Is there anything in [your domain] that works this way? I’m not looking for a surface metaphor. I want to know if the underlying dynamics described above are literally present in some aspect of [your domain]. If so, identify specifically what system, process, or phenomenon in my domain exhibits these dynamics, and describe the mapping in detail.
This is useful when you encounter an interesting idea in a book, lecture, or conversation and want to know if it applies to your work. The LLM can search across the full space of potential applications much faster than you can.
Example: After reading about quorum sensing in bacteria (a mechanism by which bacteria coordinate behavior based on population density, switching from individual to collective behavior when a threshold is reached), you might ask:
Is there anything in software engineering team dynamics that works like quorum sensing? I’m looking for situations where a group of individuals switches from independent behavior to coordinated behavior based on the density or frequency of some signal, and where this switch happens at a threshold rather than gradually.
This might surface: code review norms that emerge spontaneously when a team reaches a certain size; the threshold at which individual debugging becomes pair debugging based on the “density” of error signals; or the point at which a team switches from ad-hoc communication to formal stand-ups based on the frequency of coordination failures.
The Critical Caveat: Evaluation Is Everything
I’ve spent this chapter describing how to generate creative combinations. I need to close by emphasizing that generation is the easy part. Evaluation is where the real work happens, and it is fundamentally a human responsibility.
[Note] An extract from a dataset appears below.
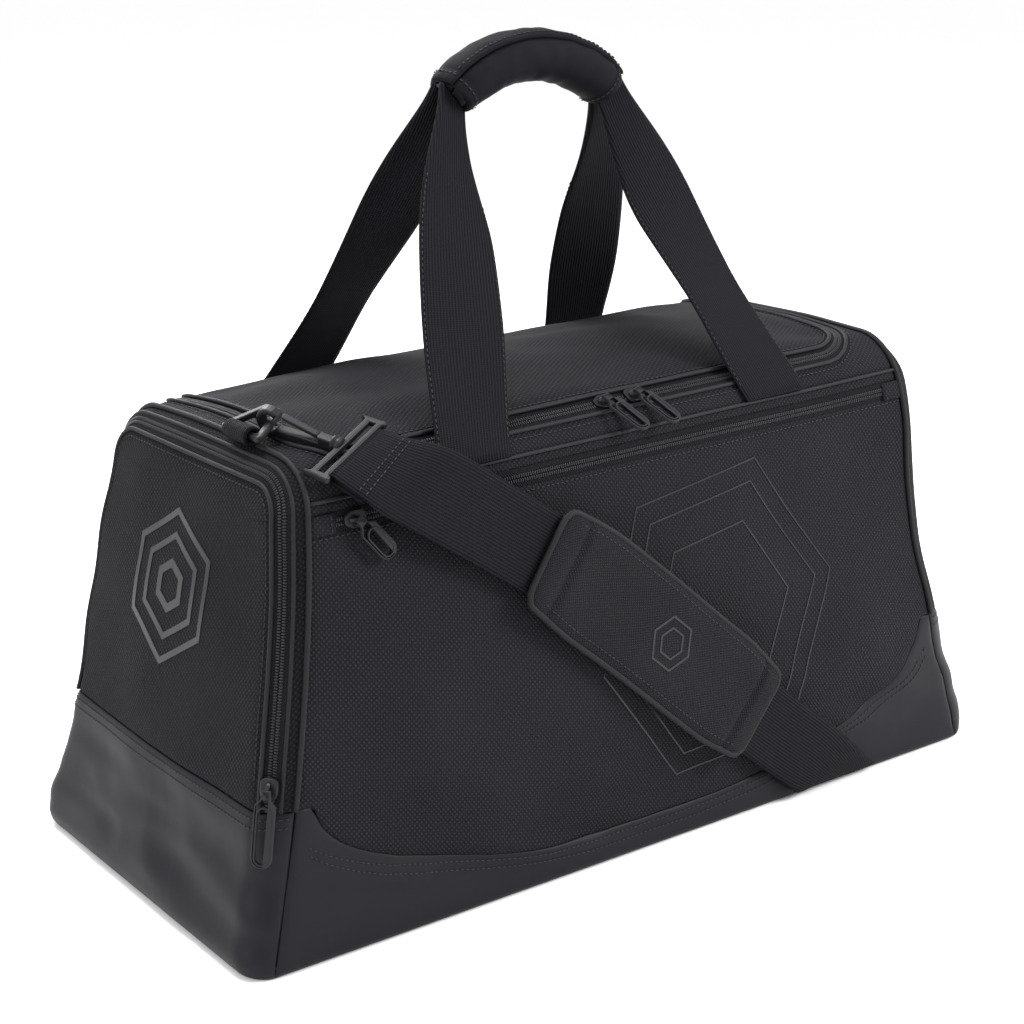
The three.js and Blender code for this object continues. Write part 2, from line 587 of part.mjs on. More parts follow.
// The grip's sleeve, in two halves that meet on a slanted line, each round its own handle's core.
const GRIP_SPLIT = THREE.MathUtils.degToRad(45);
const innerWidth = GRIP_HALF_WIDTH - GRIP_FOAM;
const innerHeight = GRIP_HALF_HEIGHT - GRIP_FOAM_OVER;
// Half of an ellipse on one side of the slanted line, kept clear of it by an angle.
function halfOval(upper, width, height, clear) {
  const start = upper ? -GRIP_SPLIT : Math.PI - GRIP_SPLIT;
  return Array.from({ length: 9 }, (_, k) => {
    const turn = start + clear + (Math.PI - 2 * clear) * k / 8;
    return [width * Math.cos(turn), height * Math.sin(turn)];
  });
}
const halfSleeve = (upper) => [
  ...halfOval(upper, GRIP_HALF_WIDTH, GRIP_HALF_HEIGHT, 0.03),
  ...halfOval(upper, innerWidth, innerHeight, 0.05).reverse(),
];
const halfCore = (upper) => halfOval(
  upper, innerWidth - CORE_CLEARANCE, innerHeight - CORE_CLEARANCE, 0.08,
);
const neoprene = { color: 0x29292c, roughness: 0.85, metalness: 0 };
add('grip_wrap_lower', loft(gripStations(gripEnd, 10), halfSleeve(false)), neoprene);
add('grip_wrap_flap', loft(gripStations(gripEnd, 10), halfSleeve(true)), neoprene);
add('front_handle_core', loft(gripStations(gripEnd * 0.985, 10), halfCore(false)), webbing);
add('rear_handle_core', loft(gripStations(gripEnd * 0.985, 10), halfCore(true)), webbing);

// ---- shoulder strap ----
add('shoulder_strap', loft(strapStations, webbingSection), webbing);
const padStations = strapStations.filter(({ p }) => p.x > PAD_FROM_X && p.x < PAD_TO_X && p.z > 20);
const padMiddle = WEBBING_THICKNESS / 2 + GAP + PAD_THICKNESS / 2;
padStations.forEach((station, k) => {
  const fromEnd = Math.min(k, padStations.length - 1 - k);
  station.wide *= Math.min(1, 0.82 + 0.09 * fromEnd);
});
add('shoulder_pad', loft(padStations, rectangle(PAD_WIDTH, PAD_THICKNESS, padMiddle)), woven);

// ---- rings, tabs and snap hooks at both ends of the strap ----
function outlineWith(points, hole) {
  const shape = new THREE.Shape(points.map(([x, y]) => new THREE.Vector2(x, y)));
  if (hole) shape.holes.push(new THREE.Path(hole.map(([x, y]) => new THREE.Vector2(x, y))));
  return shape;
}
function flatPlate(shape, thickness) {
  return new THREE.ExtrudeGeometry(shape, { depth: thickness, bevelEnabled: false, curveSegments: 6 })
    .translate(0, 0, -thickness / 2);
}
// A webbing loop round the ring's straight side, with a tail sewn into the seam.
function ringTab(width) {
  const loop = new THREE.Shape().absarc(0, 0, 5.4, 0, 2 * Math.PI, false);
  loop.holes.push(new THREE.Path().absarc(0, 0, 3.4, 0, 2 * Math.PI, true));
  const across = new THREE.ExtrudeGeometry(loop, { depth: width, bevelEnabled: false, curveSegments: 10 });
  return across.translate(0, 0, -width / 2).rotateX(Math.PI / 2);
}
const ringShape = outlineWith(
  [[-2, -20], [2, -20], [24, -8], [24, 8], [2, 20], [-2, 20]],
  [[2, -15], [20, -5.5], [20, 5.5], [2, 15]],
);
// The hook's body lies along +x from the middle of its bend; the gate closes its open side.
const HOOK_REACH = 40;
const hookShape = new THREE.Shape();
hookShape.moveTo(HOOK_REACH, -3.2).lineTo(HOOK_REACH, 3.2).lineTo(HOOK_REACH - 8, 4.5).lineTo(6, 8.5);
hookShape.absarc(0, 0, 8.6, 0.98, 1.72 * Math.PI, false);
hookShape.lineTo(3.2, -4);
hookShape.absarc(0, 0, 4.8, 1.72 * Math.PI, 0.5, true);
hookShape.lineTo(HOOK_REACH - 9, 0.6).lineTo(HOOK_REACH - 9, -3.2).closePath();
const gateShape = outlineWith([[8, -6.4], [8, -4.4], [HOOK_REACH - 10, -0.9], [HOOK_REACH - 10, -3.4]]);
const BAR_HALF = 7;
const barEnd = FRAME_WIDTH / 2;
const slotEnd = barEnd - 3;
const barFrame = outlineWith(
  [[-BAR_HALF, -barEnd], [BAR_HALF, -barEnd], [BAR_HALF, barEnd], [-BAR_HALF, barEnd]],
  [[-3.5, -slotEnd], [3, -slotEnd], [3, slotEnd], [-3.5, slotEnd]],
);
function strapEnd(name, ringAt, ringDir, ringSide, bendAt, barAt, barSide) {
  const plate = (piece, shape, thickness, at, xAxis, yAxis) => {
    add(`${name}_${piece}`, inFrame(flatPlate(shape, thickness), at, xAxis, yAxis), hardware);
  };
  add(`${name}_ring_tab`, inFrame(ringTab(TAB_WIDTH), ringAt, ringDir, ringSide), webbing);
  plate('ring', ringShape, RING_THICKNESS, ringAt, ringDir, ringSide);
  const hookDir = barAt.clone().sub(bendAt).normalize();
  const flat = square(barSide, hookDir);
  const up = flat.clone().cross(hookDir);
  plate('hook', hookShape, HOOK_THICKNESS, bendAt, hookDir, up);
  plate('hook_gate', gateShape, GATE_THICKNESS, bendAt, hookDir, up);
  const barMiddle = bendAt.clone().addScaledVector(hookDir, HOOK_REACH + GAP + BAR_HALF);
  plate('strap_bar', barFrame, BAR_THICKNESS, barMiddle, hookDir, flat);
}
const leftRing = vec(-226, -38, 279.6);
const leftDir = vec(Math.cos(0.44), 0, Math.sin(0.44));
const leftBend = leftRing.clone().addScaledVector(leftDir, 15).add(vec(0, -9.4, 0));
strapEnd('left', leftRing, leftDir, vec(0, 1, 0), leftBend, vec(-191.3, -88.6, 275.8), vec(0.88, 0.37, 0.3));
const rightRing = vec(245.5, -25, 259);
const rightDir = vec(0.33, 0, -0.944).normalize();
const rightBend = rightRing.clone().addScaledVector(rightDir, 22);
strapEnd('right', rightRing, rightDir, vec(0, -1, 0), rightBend, vec(263, -25.5, 198), vec(0, -1, 0));
// The slide that sets the strap's length, on the stretch up the right end.
const slideStation = strapStations.find(({ p }) => p.x > 250 && p.z > 118);
const slideShape = outlineWith(
  [[-29, -5], [29, -5], [29, 5], [-29, 5]],
  [[-25.8, -2.2], [25.8, -2.2], [25.8, 2.2], [-25.8, 2.2]],
);
const slidePlate = flatPlate(slideShape, SLIDE_LENGTH);
const slideAcross = square(slideStation.across, slideStation.tangent);
add('strap_adjuster', inFrame(slidePlate, slideStation.p, slideAcross, slideStation.out), hardware);

export default bag;
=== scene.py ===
# A soft sports holdall, finished round its fixed frame. Metres, +Z up, the front faces -Y.
import json
import math

import bpy
from mathutils import Matrix, Vector, noise

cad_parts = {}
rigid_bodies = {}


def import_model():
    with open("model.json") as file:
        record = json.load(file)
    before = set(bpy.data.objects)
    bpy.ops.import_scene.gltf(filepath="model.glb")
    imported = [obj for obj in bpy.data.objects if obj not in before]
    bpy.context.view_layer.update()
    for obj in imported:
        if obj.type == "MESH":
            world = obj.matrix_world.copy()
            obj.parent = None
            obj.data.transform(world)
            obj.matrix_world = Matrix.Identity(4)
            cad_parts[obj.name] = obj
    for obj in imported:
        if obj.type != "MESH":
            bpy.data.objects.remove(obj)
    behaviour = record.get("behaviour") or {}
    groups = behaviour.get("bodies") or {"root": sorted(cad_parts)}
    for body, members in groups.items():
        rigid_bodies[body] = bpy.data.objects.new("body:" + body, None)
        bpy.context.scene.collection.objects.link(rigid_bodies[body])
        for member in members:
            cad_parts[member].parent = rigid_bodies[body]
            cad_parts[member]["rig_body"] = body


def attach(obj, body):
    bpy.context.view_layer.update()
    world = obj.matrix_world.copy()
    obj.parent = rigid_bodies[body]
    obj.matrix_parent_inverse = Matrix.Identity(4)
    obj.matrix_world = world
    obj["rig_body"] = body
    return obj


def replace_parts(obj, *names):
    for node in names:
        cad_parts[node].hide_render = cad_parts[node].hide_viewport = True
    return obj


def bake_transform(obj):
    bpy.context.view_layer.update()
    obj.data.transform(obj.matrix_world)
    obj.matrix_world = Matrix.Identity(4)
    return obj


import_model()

bl_info = {
    "name": "Sports holdall",
    "version": (1, 0, 0),
    "blender": (4, 5, 0),
    "location": "View3D > Sidebar > Holdall",
    "description": "Builds a sewn sports holdall with zips, handles and a shoulder strap",
    "category": "Add Mesh",
}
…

The LLM can tell you that the parallel between technical debt and chronic inflammation passes the prediction test, the mechanism test, and the surprise test. But it cannot tell you whether the resulting insight is true in your specific situation. It cannot tell you whether the inflammatory model of technical debt actually describes your codebase or whether it’s a compelling story that doesn’t match reality. That judgment requires domain knowledge, contextual understanding, and empirical testing that only you can provide.
The combinatorial creativity technique produces hypotheses, not conclusions. Each interesting parallel is a hypothesis about the structure of your problem — a claim that certain dynamics, identified in another domain, are also at work in yours. These hypotheses need to be tested. The test is not “does this sound right?” (which is a test of narrative plausibility, not truth). The test is: “If this parallel is accurate, what should I observe? Do I observe it?”
Some hypotheses will fail the test. The ecological nutrient depletion model of technical debt predicts a sudden tipping point — a cliff, not a slope. If your codebase’s development velocity has degraded gradually and continuously, the nutrient depletion model is wrong for your situation, however satisfying the analogy sounds. Discard it.
Other hypotheses will pass the test and genuinely change how you understand your problem. These are the wins. They justify the entire process. And they come from a place that neither you nor the LLM could have reached alone — from the combinatorial space that lies between your domain knowledge and the model’s breadth, explored at machine speed and evaluated with human judgment.
That collaboration — machine-speed exploration, human-quality evaluation — is the subject of the rest of this book. The techniques in Part III will give you more tools for both sides of the equation. But the fundamental dynamic is the one we’ve described in this chapter: the LLM explores the combinatorial space; you evaluate the results; and together you think thoughts that neither of you could have thought alone.